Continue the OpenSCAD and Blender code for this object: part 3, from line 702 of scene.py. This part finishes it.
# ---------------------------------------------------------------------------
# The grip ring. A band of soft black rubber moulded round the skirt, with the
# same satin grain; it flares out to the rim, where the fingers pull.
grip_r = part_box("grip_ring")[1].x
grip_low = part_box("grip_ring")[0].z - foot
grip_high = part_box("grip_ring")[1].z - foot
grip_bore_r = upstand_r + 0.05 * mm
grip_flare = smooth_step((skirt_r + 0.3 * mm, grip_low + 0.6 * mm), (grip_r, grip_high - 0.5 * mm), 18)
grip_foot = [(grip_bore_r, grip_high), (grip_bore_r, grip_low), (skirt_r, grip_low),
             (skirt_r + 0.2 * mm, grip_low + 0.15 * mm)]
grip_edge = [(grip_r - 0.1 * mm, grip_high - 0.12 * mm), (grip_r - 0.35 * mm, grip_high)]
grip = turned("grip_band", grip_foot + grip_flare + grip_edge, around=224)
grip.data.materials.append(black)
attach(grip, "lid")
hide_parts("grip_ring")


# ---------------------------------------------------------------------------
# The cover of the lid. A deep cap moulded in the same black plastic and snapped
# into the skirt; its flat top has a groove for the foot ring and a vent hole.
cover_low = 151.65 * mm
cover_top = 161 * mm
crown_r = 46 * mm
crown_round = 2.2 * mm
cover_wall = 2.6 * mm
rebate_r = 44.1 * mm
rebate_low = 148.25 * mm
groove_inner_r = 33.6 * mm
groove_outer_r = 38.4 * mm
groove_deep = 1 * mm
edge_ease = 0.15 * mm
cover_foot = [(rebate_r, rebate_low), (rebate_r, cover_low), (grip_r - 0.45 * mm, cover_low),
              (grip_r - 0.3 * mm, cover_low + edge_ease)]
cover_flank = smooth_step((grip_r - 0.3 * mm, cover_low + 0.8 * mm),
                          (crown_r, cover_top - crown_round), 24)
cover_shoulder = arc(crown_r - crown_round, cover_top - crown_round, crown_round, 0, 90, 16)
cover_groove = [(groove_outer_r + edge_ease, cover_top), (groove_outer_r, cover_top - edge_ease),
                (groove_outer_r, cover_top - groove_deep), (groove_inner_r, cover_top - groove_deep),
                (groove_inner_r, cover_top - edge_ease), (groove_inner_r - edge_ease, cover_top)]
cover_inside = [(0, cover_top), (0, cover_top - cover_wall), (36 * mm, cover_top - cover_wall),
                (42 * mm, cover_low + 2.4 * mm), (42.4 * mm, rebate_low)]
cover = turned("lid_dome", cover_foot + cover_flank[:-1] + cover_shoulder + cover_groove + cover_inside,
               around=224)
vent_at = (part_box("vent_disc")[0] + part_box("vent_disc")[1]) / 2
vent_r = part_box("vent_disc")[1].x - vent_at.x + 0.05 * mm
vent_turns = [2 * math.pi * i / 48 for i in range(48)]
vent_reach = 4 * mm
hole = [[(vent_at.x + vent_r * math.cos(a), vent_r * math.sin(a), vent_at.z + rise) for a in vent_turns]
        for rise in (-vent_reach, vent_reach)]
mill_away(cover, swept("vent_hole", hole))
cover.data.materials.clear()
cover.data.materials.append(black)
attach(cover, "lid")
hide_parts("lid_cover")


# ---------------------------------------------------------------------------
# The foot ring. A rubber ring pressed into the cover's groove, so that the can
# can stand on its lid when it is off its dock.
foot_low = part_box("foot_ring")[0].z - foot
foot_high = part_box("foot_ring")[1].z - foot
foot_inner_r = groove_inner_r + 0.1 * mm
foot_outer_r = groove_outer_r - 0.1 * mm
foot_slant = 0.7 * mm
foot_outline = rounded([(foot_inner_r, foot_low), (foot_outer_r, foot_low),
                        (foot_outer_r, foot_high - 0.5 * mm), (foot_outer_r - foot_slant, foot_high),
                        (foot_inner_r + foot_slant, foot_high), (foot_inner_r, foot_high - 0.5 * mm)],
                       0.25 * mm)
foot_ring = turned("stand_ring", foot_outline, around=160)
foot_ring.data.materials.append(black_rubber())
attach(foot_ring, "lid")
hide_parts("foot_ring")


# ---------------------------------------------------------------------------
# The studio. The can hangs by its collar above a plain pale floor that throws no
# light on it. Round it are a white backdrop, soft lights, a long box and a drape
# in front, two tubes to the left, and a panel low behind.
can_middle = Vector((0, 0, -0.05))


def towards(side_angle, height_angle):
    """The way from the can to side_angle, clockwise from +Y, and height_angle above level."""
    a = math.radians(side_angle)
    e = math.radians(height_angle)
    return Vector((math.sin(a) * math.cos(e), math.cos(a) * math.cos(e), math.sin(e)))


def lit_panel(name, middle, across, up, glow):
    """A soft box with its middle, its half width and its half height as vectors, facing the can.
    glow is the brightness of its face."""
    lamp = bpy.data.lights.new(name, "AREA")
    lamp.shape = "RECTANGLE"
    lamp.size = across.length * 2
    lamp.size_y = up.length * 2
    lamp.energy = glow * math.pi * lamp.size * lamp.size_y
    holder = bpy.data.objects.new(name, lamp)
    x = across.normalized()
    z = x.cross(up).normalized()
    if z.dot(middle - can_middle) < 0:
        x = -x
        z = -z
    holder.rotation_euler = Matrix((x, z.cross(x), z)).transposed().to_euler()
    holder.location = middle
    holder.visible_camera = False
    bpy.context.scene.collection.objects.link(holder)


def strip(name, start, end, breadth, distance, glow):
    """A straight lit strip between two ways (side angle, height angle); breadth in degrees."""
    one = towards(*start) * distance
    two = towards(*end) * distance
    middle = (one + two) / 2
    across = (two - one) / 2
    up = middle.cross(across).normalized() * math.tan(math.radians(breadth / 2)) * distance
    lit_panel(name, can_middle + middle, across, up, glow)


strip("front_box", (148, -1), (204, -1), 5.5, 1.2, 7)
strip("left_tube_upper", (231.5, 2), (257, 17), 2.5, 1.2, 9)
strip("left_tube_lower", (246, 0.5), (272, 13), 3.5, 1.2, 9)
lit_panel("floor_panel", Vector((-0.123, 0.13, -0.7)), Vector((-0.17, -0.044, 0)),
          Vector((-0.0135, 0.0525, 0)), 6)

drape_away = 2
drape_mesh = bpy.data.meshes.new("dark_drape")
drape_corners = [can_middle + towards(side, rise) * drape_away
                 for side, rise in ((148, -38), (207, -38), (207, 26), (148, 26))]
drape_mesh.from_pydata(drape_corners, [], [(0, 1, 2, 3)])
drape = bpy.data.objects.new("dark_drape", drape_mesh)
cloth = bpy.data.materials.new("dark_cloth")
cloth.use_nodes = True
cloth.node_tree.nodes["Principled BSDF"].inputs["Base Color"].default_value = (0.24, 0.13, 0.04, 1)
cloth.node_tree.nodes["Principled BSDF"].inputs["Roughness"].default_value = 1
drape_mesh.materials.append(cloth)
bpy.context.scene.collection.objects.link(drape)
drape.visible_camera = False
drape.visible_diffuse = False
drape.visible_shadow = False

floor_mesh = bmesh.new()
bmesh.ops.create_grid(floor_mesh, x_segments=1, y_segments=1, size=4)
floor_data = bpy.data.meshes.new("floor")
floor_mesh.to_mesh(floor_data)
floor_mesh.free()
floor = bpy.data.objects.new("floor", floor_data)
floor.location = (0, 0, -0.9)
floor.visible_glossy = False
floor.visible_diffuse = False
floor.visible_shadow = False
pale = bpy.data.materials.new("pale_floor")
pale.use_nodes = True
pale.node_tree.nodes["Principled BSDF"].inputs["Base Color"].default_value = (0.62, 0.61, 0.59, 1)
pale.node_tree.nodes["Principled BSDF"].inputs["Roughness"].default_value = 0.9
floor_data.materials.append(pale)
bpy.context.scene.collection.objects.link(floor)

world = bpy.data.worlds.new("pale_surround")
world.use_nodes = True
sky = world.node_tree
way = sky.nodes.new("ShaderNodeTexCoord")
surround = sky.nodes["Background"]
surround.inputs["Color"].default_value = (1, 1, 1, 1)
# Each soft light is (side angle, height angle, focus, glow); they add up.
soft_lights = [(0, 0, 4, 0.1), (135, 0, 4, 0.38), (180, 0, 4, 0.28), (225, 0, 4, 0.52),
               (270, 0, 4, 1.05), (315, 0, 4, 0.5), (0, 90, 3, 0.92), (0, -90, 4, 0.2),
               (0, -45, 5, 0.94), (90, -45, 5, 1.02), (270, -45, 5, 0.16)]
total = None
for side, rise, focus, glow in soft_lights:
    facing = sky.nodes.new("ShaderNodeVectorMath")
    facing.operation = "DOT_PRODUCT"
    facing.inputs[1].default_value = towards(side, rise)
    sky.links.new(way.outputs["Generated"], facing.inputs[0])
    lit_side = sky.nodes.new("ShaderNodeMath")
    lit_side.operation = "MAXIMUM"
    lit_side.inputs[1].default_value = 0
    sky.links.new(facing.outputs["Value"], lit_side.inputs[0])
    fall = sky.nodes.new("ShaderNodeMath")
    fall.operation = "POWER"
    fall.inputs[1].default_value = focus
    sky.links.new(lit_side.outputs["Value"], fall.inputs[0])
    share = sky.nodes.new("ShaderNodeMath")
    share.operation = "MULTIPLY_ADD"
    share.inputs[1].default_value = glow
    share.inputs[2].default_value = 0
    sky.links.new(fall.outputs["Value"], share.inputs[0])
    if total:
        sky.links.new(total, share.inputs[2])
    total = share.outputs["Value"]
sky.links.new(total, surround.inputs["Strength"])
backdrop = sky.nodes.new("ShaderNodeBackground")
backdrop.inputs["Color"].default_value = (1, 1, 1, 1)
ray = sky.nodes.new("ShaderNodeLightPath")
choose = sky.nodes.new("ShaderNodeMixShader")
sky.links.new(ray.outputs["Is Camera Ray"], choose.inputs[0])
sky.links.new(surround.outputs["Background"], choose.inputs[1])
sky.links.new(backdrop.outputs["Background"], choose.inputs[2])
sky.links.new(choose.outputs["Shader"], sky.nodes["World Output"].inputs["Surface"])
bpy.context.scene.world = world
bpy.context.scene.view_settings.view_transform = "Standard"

# GOAL:
Gather all the lines that include the word "attach" and copy them out.

# RESULT OF THIS TASK:
attach(grip, "lid")
attach(cover, "lid")
attach(foot_ring, "lid")